[SET EXERCISE] The material below holds a span beginning at the line with "const model = new THREE.Group();" and ending at the line with "if empty is". Quote that span exactly, both ends included, and only that span.

--- START GIVEN INFORMATION ---

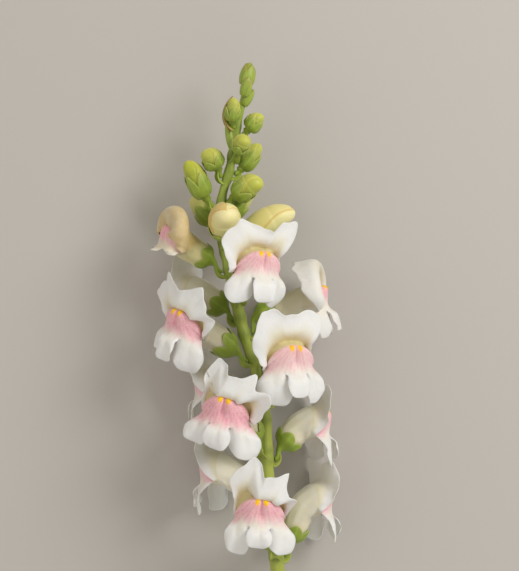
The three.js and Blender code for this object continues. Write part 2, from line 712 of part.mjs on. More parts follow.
// Turn and place of a bloom: facing is [round the stem, nodding down, rolled], in degrees.
function placement({ crest, face, size }) {
  const [round, nod, roll] = face.map(radians);
  const facing = point(Math.sin(round) * Math.cos(nod), -Math.sin(nod), Math.cos(round) * Math.cos(nod));
  const side = unit(point(0, 1, 0).cross(facing));
  const up = facing.clone().cross(side);
  const rolledSide = side.clone().multiplyScalar(Math.cos(roll)).addScaledVector(up, Math.sin(roll));
  const rolledUp = up.multiplyScalar(Math.cos(roll)).addScaledVector(side, -Math.sin(roll));
  const matrix = new THREE.Matrix4().makeBasis(facing, rolledSide, rolledUp);
  return matrix.scale(point(size, size, size)).setPosition(point(...crest));
}

// Foot of a flower: off the stem's skin at its node, on the flower's side, and lifted.
function footOf(node, towards, reach, rise) {
  const { place, out, frame } = stemSkin(node, towards, GAP);
  const foot = along(along(place, out, reach), frame.ahead, rise);
  return { place, out, foot, lifted: unit(along(out, frame.ahead, 0.9)) };
}

function lipsOf(flower) {
  const merged = Object.entries(LIPS).map(([key, plain]) => {
    const own = flower.lips?.[key];
    return [key, Array.isArray(plain) ? (own ?? plain) : { ...plain, ...own }];
  });
  return Object.fromEntries(merged);
}

function bloomGroup(flower) {
  const matrix = placement(flower);
  const inverse = matrix.clone().invert();
  const { place, out, foot, lifted } = footOf(flower.node, point(...flower.crest), ...BLOOM_FOOT);
  const tube = corollaTube(foot.applyMatrix4(inverse), lifted.transformDirection(inverse));
  const green = calyx(tube, place.applyMatrix4(inverse), out.transformDirection(inverse), SEPAL_COVER);
  const group = new THREE.Group();
  group.applyMatrix4(matrix);
  group.add(part(`${flower.name}_calyx`, pressFlat(green, matrix), SEPAL_GREEN));
  group.add(part(`${flower.name}_corolla`, pressFlat(corolla(tube, lipsOf(flower)), matrix), WHITE));
  return group;
}

function budGroup({ name, node, tip, width, cover, stalk }) {
  const end = point(...tip);
  const [reach, rise] = stalk ?? [2 + width * 0.18, 2 + width * 0.12];
  const { place, out, foot, lifted } = footOf(node, end, reach, rise);
  const way = unit(lifted.add(unit(end.clone().sub(foot))));
  const tube = budTube(foot, end, width, way, out);
  const group = new THREE.Group();
  group.add(part(`${name}_calyx`, calyx(tube, place, out, cover), SEPAL_GREEN));
  group.add(part(`${name}_corolla`, bud(tube, width, BUD_SIDES), node < GREEN_FROM ? CREAM : YOUNG));
  return group;
}

function stem() {
  const flowers = [...BLOOMS, ...BUDS];
  const nodes = flowers.map((flower) => flower.node).concat(LEAF_SCARS).sort((a, b) => a - b);
  const rings = stemRings(nodes);
  let solid = toSolid(skin(rings, stemAt(STEM_LINE[0].y).middle, stemAt(STEM_LINE.at(-1).y).middle));
  for (const { node, crest, tip, leaf = BRACT_SIZE } of flowers) {
    const { place, out, frame } = stemSkin(node - 2.6, point(...(crest ?? tip)), -1.2);
    solid = solid.add(toSolid(bract(place, out, frame.ahead, ...leaf, 100)));
  }
  for (const { foot, tip, width } of BUDLETS) {
    const [from, to] = [point(...foot), point(...tip)];
    const way = unit(to.clone().sub(from));
    solid = solid.add(toSolid(bud(budTube(from, to, width, way, point(0, 0, 1)), width, BUDLET_SIDES)));
  }
  return pressFlat(toGeometry(solid), new THREE.Matrix4());
}

const model = new THREE.Group();
model.add(part('stem', stem(), GREEN));
model.add(...BLOOMS.map(bloomGroup), ...BUDS.map(budGroup));
model.position.set(-CENTRE[0], -CENTRE[1], 0);

export default model;
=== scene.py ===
"""A cut snapdragon stem lies on a pale surface with its best blooms facing up.

The stem, each bloom, each closed bud and each calyx is one finer piece that takes the place of the
solid of the same name. All lengths are in millimetres until a piece is made, which is in metres.
"""

from functools import partial

import bpy
import numpy as np
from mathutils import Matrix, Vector


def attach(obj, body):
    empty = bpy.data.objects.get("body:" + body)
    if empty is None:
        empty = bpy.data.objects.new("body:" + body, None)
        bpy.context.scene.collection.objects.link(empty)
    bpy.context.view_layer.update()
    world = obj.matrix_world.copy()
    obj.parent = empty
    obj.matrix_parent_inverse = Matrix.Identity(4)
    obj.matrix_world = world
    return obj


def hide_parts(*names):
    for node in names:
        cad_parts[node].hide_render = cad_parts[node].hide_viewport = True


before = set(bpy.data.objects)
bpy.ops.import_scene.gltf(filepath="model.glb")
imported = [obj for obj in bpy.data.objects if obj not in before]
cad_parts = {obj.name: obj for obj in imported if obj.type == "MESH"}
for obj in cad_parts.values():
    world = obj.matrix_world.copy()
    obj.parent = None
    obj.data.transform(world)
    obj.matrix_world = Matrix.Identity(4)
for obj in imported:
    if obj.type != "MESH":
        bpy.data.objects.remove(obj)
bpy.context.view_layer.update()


# ---- the plant's own sizes ------------------------------------------------------------------
def named_rows(kind, keys, plain, rows):
    """Each row as a dict with a name, such as bloom_03. It ends with what isn't plain about it."""
    return [
        {**plain, "name": f"{kind}_{number:02}", **dict(zip(keys, row)), **own}
        for number, (*row, own) in enumerate(rows, 1)
    ]


CENTRE = np.array([-5.9, -47.6, 0.0])  # the place that lies at the origin of the part's frame
SURFACE_SKIN = 0.12  # pressed petals stop this far above the surface
WELD = 2e-4  # points closer than this are one
PRESS_FROM, PRESSED = 0.22, 0.05  # below this height, flattened to this share of their depth

# The stem's axis from the cut end to the tip: y, x, height z, width.
STEM_LINE = np.array([
    (-190, 16, 3, 6.5), (-172, 13.2, 7, 6.4), (-148, 10.4, 13, 6.3),
    (-118, 7.4, 20.5, 6.2), (-96.5, 5.4, 24, 6), (-78.5, 3.2, 25, 5.8),
    (-60, 2.4, 25, 5.6), (-38.9, -0.6, 25, 5.2), (-20.4, -6.8, 25, 5),
    (-7.5, -9.9, 25, 5), (9.7, -14, 25, 4.3), (23, -16.5, 25, 3.9),
    (38.1, -16.1, 25.5, 3.8), (49.7, -12.9, 26, 3.7), (58.3, -11.4, 26.5, 3.6),
    (69.4, -9.5, 27, 3.4), (80.6, -6.7, 27.5, 2.8), (88.5, -5.4, 27.9, 2.2),
])
STEM_FOOT, STEM_TIP = STEM_LINE[[0, -1], 0]
LEAF_SCARS = [-168, -147, -128]
NODE_SWELL = 0.45
CUT_SLANT, CUT_SLANT_END, PITH_DEPTH = 2.4, 3.5, 0.3
GAP = 0.3  # between the stem and a flower's stalk
BLOOM_FOOT = [3.4, 5]  # from the stem's skin to the foot of a tube: out, and ahead
BRACT_SIZE, BRACT_LIFT = (7.29, 4.42), (88, 26)  # length and width; slope at foot and at tip
BRACT_BELOW, BRACT_SUNK = 2.0, 1.2  # its foot, below its node and under the stem's skin
BOAT_LIFT = (60, 14)  # of a bract that is a boat round its bud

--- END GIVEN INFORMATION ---

[EXERCISE RESPONSE]
const model = new THREE.Group();
model.add(part('stem', stem(), GREEN));
model.add(...BLOOMS.map(bloomGroup), ...BUDS.map(budGroup));
model.position.set(-CENTRE[0], -CENTRE[1], 0);

export default model;
=== scene.py ===
"""A cut snapdragon stem lies on a pale surface with its best blooms facing up.

The stem, each bloom, each closed bud and each calyx is one finer piece that takes the place of the
solid of the same name. All lengths are in millimetres until a piece is made, which is in metres.
"""

from functools import partial

import bpy
import numpy as np
from mathutils import Matrix, Vector


def attach(obj, body):
    empty = bpy.data.objects.get("body:" + body)
    if empty is None:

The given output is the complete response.